Oggi i bambini di tutte le confessioni (i cristiani sono circa il 2%) ricevono “un’educazione comune” e i genitori si incontrano in spirito di rispetto. Passata la guerra, c’è da combattere però l’altra “guerra”, la crisi economica. Molti studenti sono costretti infatti ad abbandonare gli studi per lavorare. Per questo ad Al- Moutrane Al-Raaiya non esistono tasse né rette, si versa una quota minima annuale e si sostiene chi non riesce a pagare. Non sono i soldi quelli che importano all’istituto, ma poter “costruire la nazione costruendo l’uomo” attraverso la promozione di valori umani e cristiani, quali il dialogo, l’accettazione dell’altro, la cittadinanza. Un bagaglio di cui si dicono grate diverse mamme, ex alunne: “Qui ci hanno insegnato ad avere dignità, ambizione, ci hanno aiutato a realizzare tutto quello che volevamo realizzare”. Per questo hanno voluto iscrivere i figli nello stesso istituto.

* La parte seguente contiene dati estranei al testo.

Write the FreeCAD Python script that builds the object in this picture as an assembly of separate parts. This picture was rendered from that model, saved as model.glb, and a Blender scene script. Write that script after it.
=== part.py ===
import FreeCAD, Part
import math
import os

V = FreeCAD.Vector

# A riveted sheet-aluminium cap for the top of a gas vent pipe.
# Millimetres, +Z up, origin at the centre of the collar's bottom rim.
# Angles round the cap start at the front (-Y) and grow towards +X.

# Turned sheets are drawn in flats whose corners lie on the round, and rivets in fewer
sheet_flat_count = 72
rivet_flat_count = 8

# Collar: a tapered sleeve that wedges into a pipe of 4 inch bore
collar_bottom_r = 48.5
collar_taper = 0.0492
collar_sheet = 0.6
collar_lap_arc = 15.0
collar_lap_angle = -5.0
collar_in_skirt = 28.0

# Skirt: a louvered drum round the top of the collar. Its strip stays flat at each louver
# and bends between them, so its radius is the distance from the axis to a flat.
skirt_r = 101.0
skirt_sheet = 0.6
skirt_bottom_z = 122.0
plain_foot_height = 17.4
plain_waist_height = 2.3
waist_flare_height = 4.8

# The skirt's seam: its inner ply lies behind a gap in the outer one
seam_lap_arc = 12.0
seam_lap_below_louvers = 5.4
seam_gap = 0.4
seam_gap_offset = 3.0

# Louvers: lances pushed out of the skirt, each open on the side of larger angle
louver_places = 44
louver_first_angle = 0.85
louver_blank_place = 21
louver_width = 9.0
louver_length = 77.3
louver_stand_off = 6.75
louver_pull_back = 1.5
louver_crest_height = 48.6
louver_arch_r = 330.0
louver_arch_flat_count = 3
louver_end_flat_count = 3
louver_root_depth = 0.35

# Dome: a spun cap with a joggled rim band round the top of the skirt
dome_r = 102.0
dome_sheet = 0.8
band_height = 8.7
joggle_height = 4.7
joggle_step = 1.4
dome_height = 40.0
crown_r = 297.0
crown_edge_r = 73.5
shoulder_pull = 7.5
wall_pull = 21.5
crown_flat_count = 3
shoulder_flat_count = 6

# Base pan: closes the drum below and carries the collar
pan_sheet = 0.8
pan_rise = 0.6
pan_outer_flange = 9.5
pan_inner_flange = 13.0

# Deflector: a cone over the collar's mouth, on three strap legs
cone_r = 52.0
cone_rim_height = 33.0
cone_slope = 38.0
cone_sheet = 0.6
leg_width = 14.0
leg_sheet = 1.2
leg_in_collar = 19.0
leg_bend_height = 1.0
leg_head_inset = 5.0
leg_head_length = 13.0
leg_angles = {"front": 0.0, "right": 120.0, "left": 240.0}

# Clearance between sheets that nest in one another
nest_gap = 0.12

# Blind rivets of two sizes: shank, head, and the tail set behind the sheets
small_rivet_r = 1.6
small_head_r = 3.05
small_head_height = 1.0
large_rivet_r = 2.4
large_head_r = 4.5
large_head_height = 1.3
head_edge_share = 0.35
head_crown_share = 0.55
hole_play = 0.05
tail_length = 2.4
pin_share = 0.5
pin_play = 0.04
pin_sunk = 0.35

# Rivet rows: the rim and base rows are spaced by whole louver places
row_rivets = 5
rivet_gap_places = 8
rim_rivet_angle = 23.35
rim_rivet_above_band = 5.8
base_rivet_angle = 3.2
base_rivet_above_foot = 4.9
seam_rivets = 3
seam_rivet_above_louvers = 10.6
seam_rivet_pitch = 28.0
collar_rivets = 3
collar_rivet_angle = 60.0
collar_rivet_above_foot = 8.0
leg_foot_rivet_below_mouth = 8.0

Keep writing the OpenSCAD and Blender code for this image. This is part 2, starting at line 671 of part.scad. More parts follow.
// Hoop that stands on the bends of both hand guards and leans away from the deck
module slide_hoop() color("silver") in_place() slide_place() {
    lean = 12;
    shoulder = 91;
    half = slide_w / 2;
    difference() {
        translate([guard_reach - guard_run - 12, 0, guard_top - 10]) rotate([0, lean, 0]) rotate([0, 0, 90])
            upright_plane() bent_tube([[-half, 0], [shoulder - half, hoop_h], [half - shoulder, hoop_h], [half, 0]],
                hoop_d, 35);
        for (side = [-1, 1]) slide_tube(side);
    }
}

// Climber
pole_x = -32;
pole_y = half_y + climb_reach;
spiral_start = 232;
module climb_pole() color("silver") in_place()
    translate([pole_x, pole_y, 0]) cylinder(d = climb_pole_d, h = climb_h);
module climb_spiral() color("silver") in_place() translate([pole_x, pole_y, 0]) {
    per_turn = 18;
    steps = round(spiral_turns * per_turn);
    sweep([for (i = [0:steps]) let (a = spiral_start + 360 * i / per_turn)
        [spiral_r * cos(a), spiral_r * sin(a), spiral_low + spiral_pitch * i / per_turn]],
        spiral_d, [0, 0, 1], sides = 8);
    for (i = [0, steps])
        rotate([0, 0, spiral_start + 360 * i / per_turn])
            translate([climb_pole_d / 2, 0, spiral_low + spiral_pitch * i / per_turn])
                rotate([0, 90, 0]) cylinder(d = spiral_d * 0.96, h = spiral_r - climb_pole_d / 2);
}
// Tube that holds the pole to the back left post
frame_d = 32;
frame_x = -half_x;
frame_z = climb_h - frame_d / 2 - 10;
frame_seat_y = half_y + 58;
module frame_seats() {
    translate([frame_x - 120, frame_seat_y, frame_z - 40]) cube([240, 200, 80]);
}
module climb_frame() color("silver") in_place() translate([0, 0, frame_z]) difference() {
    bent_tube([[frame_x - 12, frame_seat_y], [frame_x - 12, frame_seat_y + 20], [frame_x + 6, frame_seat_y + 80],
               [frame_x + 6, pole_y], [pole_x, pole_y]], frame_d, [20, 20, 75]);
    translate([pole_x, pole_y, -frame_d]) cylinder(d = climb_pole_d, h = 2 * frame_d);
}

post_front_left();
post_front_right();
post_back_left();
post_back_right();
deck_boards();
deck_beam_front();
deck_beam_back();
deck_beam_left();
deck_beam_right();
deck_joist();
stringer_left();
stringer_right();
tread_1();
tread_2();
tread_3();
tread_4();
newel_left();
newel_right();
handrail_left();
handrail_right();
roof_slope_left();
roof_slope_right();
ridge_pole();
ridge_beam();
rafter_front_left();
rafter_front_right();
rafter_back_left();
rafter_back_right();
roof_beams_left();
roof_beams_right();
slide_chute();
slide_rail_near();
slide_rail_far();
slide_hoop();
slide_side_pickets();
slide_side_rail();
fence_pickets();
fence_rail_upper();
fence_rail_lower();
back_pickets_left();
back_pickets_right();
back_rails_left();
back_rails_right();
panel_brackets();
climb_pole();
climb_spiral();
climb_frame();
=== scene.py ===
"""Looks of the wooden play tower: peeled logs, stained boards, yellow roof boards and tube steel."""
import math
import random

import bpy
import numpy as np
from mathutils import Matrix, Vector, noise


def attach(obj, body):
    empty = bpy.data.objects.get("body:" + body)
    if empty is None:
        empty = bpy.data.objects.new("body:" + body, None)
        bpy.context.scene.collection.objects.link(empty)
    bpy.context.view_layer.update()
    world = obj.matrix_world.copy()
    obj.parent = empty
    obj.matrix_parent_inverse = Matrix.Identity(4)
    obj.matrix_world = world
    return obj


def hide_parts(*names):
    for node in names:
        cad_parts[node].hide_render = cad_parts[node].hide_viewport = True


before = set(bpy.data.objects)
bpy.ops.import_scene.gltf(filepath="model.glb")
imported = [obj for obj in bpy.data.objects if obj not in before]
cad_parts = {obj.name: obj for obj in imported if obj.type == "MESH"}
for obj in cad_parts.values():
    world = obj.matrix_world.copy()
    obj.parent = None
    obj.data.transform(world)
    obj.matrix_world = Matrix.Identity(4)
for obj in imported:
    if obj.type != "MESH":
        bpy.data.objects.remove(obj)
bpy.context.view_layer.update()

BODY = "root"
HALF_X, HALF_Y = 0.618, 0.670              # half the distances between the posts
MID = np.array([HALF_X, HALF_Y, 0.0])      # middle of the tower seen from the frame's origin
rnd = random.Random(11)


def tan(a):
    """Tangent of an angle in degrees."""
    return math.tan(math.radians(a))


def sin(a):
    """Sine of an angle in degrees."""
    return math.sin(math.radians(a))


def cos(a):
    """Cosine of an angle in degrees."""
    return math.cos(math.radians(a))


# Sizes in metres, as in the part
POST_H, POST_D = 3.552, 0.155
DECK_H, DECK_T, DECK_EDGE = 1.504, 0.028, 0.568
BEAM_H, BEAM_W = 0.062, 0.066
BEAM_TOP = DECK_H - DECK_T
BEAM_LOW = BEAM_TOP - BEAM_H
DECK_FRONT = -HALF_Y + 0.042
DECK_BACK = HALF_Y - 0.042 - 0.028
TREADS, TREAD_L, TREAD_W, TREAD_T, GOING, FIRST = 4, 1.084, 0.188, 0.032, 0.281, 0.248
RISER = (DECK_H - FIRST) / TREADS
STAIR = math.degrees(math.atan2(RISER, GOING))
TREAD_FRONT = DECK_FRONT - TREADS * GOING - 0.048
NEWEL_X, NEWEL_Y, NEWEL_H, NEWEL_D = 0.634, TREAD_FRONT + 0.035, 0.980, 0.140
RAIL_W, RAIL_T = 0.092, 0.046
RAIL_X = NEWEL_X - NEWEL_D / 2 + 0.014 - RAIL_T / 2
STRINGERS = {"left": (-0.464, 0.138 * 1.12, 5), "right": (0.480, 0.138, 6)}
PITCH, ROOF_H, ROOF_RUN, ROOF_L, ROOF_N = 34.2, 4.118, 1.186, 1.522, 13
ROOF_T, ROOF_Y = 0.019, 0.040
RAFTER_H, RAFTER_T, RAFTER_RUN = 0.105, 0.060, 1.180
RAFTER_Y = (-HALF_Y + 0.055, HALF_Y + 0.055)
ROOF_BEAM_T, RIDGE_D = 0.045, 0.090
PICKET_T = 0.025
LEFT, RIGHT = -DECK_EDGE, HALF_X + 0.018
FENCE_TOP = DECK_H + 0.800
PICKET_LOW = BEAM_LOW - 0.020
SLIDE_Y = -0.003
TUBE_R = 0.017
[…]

Il saluto agli alunni di Al-Moutrane Al-Raaiya

Il saluto agli alunni di Al-Moutrane Al-Raaiya

Inno di pace

Proprio loro, i bambini, sono i protagonisti della parte conclusiva dell’incontro, danzando per il cardinale Czerny e intonando un canto in francese. Il ritmo di una filastrocca, ma un testo programmatico: “Liberi, uguali e fratelli, nonostante la povertà e la guerra, vi renderemo orgogliosi di noi… Costruiamo un Paese senza povertà. Sogniamo un Paese moderno e pieno di vita. Vogliamo, sì! Possiamo, sì!”.